Only the last few pages of the last chapter are dedicated to a brief description of the creation of a new monument, this time in the form of a menorah, in 1991, when Ukraine had already taken the path toward independence. This is perhaps the only real flaw of this book, which excludes from its analysis the last thirty years of history of this site of memory, years that have proved to be very intense and that have transformed the area into one of only four National memorials within the new Ukrainian state, but one which hosts different projects of memorialization by the Ukrainian Institute of National Remembrance and other international organizations.
As the long and useful footnotes show, Salomoni’s work is the result of a meticulous knowledge of the published sources together with a targeted search of unpublished documents in the post-Soviet archives. Overall, this book represents an original way to study the processes of construction (or destruction) of the memory of the Shoah, through the particular case of Babyn Yar.
Simone Attilio Bellezza, Università degli Studi Federico II, Napoli
Antonella Salomoni, Le ceneri di Babij Jar. L’eccidio degli ebrei di Kiev (Bologna: il Mulino, 2019), pp. 350.
 The expression was introduced into the historiographic debate by Patrick Desbois in his Porteur de mémoires. Sur le traces de la Shoah par balles (Paris: Michel Lafon, 2007).

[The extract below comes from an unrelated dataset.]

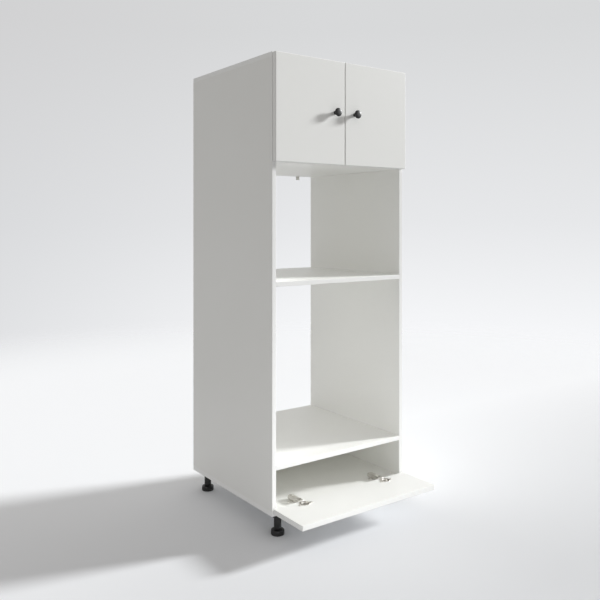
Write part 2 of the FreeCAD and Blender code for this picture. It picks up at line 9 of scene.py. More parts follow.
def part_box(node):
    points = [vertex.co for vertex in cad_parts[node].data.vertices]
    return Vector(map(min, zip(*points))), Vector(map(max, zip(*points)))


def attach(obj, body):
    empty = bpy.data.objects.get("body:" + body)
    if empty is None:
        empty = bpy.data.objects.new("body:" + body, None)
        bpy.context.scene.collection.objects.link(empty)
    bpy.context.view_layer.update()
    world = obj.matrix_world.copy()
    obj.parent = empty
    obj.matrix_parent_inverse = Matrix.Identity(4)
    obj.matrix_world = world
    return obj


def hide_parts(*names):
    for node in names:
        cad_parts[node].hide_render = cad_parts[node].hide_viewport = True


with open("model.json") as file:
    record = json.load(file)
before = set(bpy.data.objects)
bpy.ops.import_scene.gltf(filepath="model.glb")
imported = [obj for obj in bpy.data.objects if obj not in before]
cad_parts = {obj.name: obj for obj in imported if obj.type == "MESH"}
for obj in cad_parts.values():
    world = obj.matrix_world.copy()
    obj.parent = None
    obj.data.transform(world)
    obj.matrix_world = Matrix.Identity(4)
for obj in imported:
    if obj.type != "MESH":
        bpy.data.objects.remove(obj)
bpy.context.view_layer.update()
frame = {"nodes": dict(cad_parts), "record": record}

 Such as the team of historians working with the Babyn Yar Holocaust Memorial Center, whose chief historian, Karel Berkhoff, is expected to publish an innovative reconstruction of the massacre; see Vladyslav Hynevych and Paul R. Magocsi, eds., Babyn Yar. Istoriia i pam’iat’ (Kyiv: Dukh i Litera, 2016). Berkhoff recently resigned (April 2020) from his position for disagreements with Il’ja Khrzhanovskij, the newly appointed artistic director of the Babyn Yar memorial complex.